Dataset section ->
-- Begin --

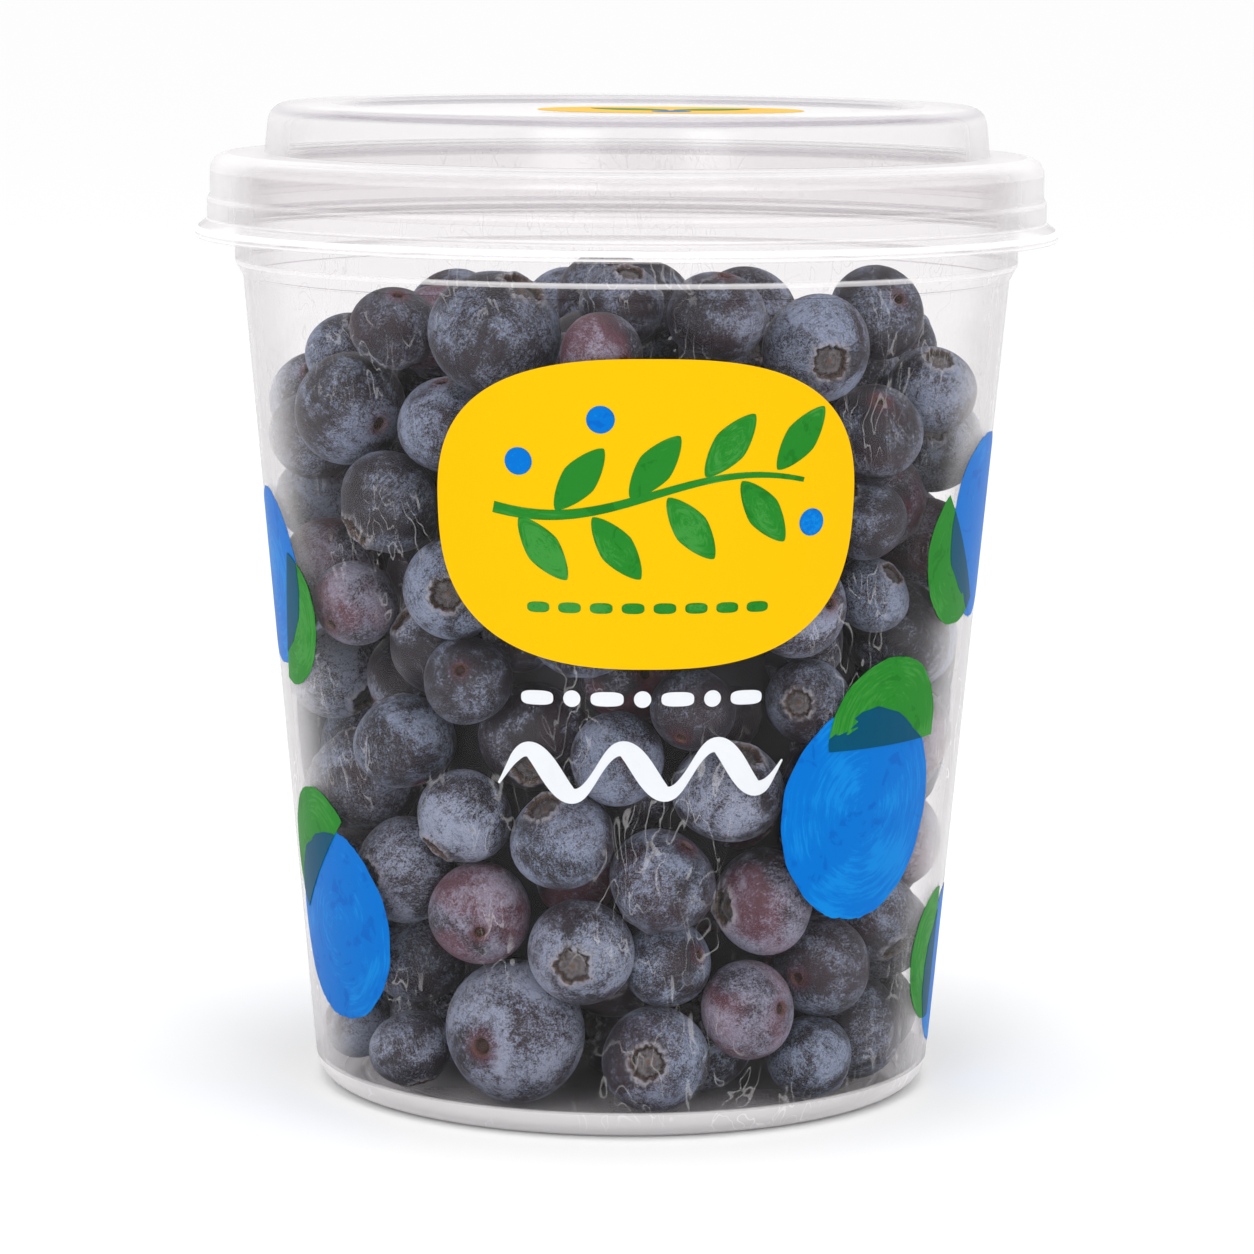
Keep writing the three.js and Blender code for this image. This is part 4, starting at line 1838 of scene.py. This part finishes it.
@dataclass
class Studio:
    """The camera, the pale floor and the soft lights, in metres, with angles in degrees."""

    camera_distance: float = 0.687
    camera_height: float = 0.1566
    camera_side: float = 0.00042
    tilt: float = 7.78
    roll: float = 0.4
    lens: float = 143.5
    floor_radius: float = 40.0
    sky: float = 1.035

    def build(self) -> None:
        """Sets the whole studio up."""
        self._camera()
        self._floor()
        self._world()
        self._lamp("lamp_top", (0.0, -0.15, 1.05), (0.55, 0.35), 3.4)
        self._lamp("lamp_left", (-0.42, -1.25, 0.62), (0.50, 0.75), 3.2)
        self._lamp("lamp_right", (0.56, -1.20, 0.60), (0.34, 0.70), 3.0)
        self._light_paths()

    @staticmethod
    def _light_paths() -> None:
        """Shows colours as they are, and sets how often light may bounce and pass through sheets."""
        scene = bpy.context.scene
        scene.view_settings.view_transform = "Standard"
        scene.cycles.max_bounces = 4
        scene.cycles.diffuse_bounces = 2
        scene.cycles.glossy_bounces = 1
        scene.cycles.transparent_max_bounces = 32
        scene.cycles.caustics_reflective = False

    def _camera(self) -> None:
        """Puts the camera at the photograph's angle."""
        data = bpy.data.cameras.new("camera")
        data.lens = self.lens
        data.sensor_width = SENSOR_WIDTH
        camera = bpy.data.objects.new("camera", data)
        bpy.context.scene.collection.objects.link(camera)
        camera.location = (self.camera_side, -self.camera_distance, self.camera_height)
        aim = Matrix.Rotation(math.radians(90.0 - self.tilt), 4, "X")
        camera.rotation_euler = (aim @ Matrix.Rotation(math.radians(self.roll), 4, "Z")).to_euler()
        bpy.context.scene.camera = camera

    def _floor(self) -> None:
        """Lays the pale floor."""
        r = self.floor_radius
        corners = [(-r, -r, 0.0), (r, -r, 0.0), (r, r, 0.0), (-r, r, 0.0)]
        floor = mesh_piece("floor", corners, [(0, 1, 2, 3)], Paper("floor_paper").material())

    def _world(self) -> None:
        """Lights the studio evenly from all round."""
        world = bpy.data.worlds.new("studio")
        world.use_nodes = True
        sky = world.node_tree.nodes["Background"]
        sky.inputs["Color"].default_value = (1.0, 1.0, 1.0, 1.0)
        sky.inputs["Strength"].default_value = self.sky
        bpy.context.scene.world = world

    @staticmethod
    def _lamp(name: str, place: Point3, size: Point2, radiance: float) -> None:
        """Hangs a soft box that looks at the tub.

        Args:
            name: The lamp's name.
            place: Where it hangs.
            size: Its width and height, in metres.
            radiance: How bright its face is.
        """
        data = bpy.data.lights.new(name, "AREA")
        data.shape = "RECTANGLE"
        data.size, data.size_y = size
        data.energy = radiance * math.pi * size[0] * size[1]
        lamp = bpy.data.objects.new(name, data)
        bpy.context.scene.collection.objects.link(lamp)
        lamp.location = place
        aim = Vector(LAMP_AIM) - Vector(place)
        lamp.rotation_euler = aim.to_track_quat("-Z", "Y").to_euler()


def corners(box: Iterable) -> list[list[float]]:
    """A box's two corners as plain lists of numbers."""
    return [[float(n) for n in corner] for corner in box]


def main() -> None:
    """Builds the punnet and its studio."""
    logging.basicConfig(level=logging.INFO, format="%(message)s")
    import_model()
    Studio().build()
    tub = Tub()
    tub.build()
    lid = Lid()
    lid.build()
    Heap(tub).build()
    WallPrint(tub).build()
    LidPrint(lid).build()
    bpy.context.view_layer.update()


if __name__ == "__main__":
    main()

-- End --

Aim of the task -> Output the listing above word for word.

Output ->
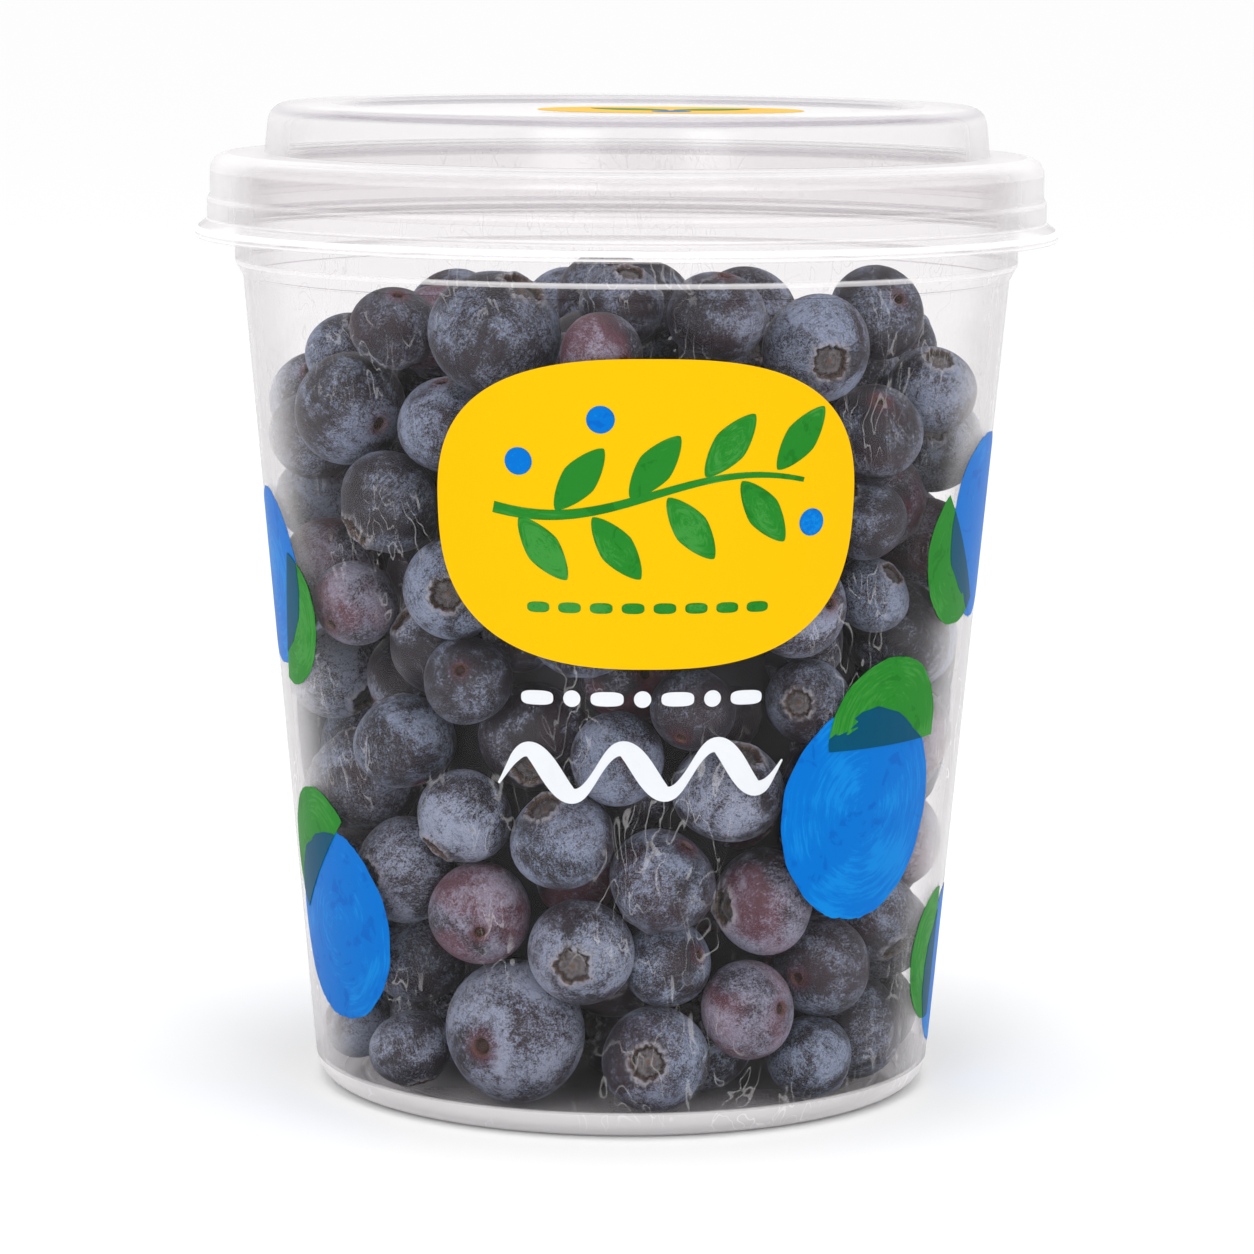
Keep writing the three.js and Blender code for this image. This is part 4, starting at line 1838 of scene.py. This part finishes it.
@dataclass
class Studio:
    """The camera, the pale floor and the soft lights, in metres, with angles in degrees."""

    camera_distance: float = 0.687
    camera_height: float = 0.1566
    camera_side: float = 0.00042
    tilt: float = 7.78
    roll: float = 0.4
    lens: float = 143.5
    floor_radius: float = 40.0
    sky: float = 1.035

    def build(self) -> None:
        """Sets the whole studio up."""
        self._camera()
        self._floor()
        self._world()
        self._lamp("lamp_top", (0.0, -0.15, 1.05), (0.55, 0.35), 3.4)
        self._lamp("lamp_left", (-0.42, -1.25, 0.62), (0.50, 0.75), 3.2)
        self._lamp("lamp_right", (0.56, -1.20, 0.60), (0.34, 0.70), 3.0)
        self._light_paths()

    @staticmethod
    def _light_paths() -> None:
        """Shows colours as they are, and sets how often light may bounce and pass through sheets."""
        scene = bpy.context.scene
        scene.view_settings.view_transform = "Standard"
        scene.cycles.max_bounces = 4
        scene.cycles.diffuse_bounces = 2
        scene.cycles.glossy_bounces = 1
        scene.cycles.transparent_max_bounces = 32
        scene.cycles.caustics_reflective = False

    def _camera(self) -> None:
        """Puts the camera at the photograph's angle."""
        data = bpy.data.cameras.new("camera")
        data.lens = self.lens
        data.sensor_width = SENSOR_WIDTH
        camera = bpy.data.objects.new("camera", data)
        bpy.context.scene.collection.objects.link(camera)
        camera.location = (self.camera_side, -self.camera_distance, self.camera_height)
        aim = Matrix.Rotation(math.radians(90.0 - self.tilt), 4, "X")
        camera.rotation_euler = (aim @ Matrix.Rotation(math.radians(self.roll), 4, "Z")).to_euler()
        bpy.context.scene.camera = camera

    def _floor(self) -> None:
        """Lays the pale floor."""
        r = self.floor_radius
        corners = [(-r, -r, 0.0), (r, -r, 0.0), (r, r, 0.0), (-r, r, 0.0)]
        floor = mesh_piece("floor", corners, [(0, 1, 2, 3)], Paper("floor_paper").material())

    def _world(self) -> None:
        """Lights the studio evenly from all round."""
        world = bpy.data.worlds.new("studio")
        world.use_nodes = True
        sky = world.node_tree.nodes["Background"]
        sky.inputs["Color"].default_value = (1.0, 1.0, 1.0, 1.0)
        sky.inputs["Strength"].default_value = self.sky
        bpy.context.scene.world = world

    @staticmethod
    def _lamp(name: str, place: Point3, size: Point2, radiance: float) -> None:
        """Hangs a soft box that looks at the tub.

        Args:
            name: The lamp's name.
            place: Where it hangs.
            size: Its width and height, in metres.
            radiance: How bright its face is.
        """
        data = bpy.data.lights.new(name, "AREA")
        data.shape = "RECTANGLE"
        data.size, data.size_y = size
        data.energy = radiance * math.pi * size[0] * size[1]
        lamp = bpy.data.objects.new(name, data)
        bpy.context.scene.collection.objects.link(lamp)
        lamp.location = place
        aim = Vector(LAMP_AIM) - Vector(place)
        lamp.rotation_euler = aim.to_track_quat("-Z", "Y").to_euler()


def corners(box: Iterable) -> list[list[float]]:
    """A box's two corners as plain lists of numbers."""
    return [[float(n) for n in corner] for corner in box]


def main() -> None:
    """Builds the punnet and its studio."""
    logging.basicConfig(level=logging.INFO, format="%(message)s")
    import_model()
    Studio().build()
    tub = Tub()
    tub.build()
    lid = Lid()
    lid.build()
    Heap(tub).build()
    WallPrint(tub).build()
    LidPrint(lid).build()
    bpy.context.view_layer.update()


if __name__ == "__main__":
    main()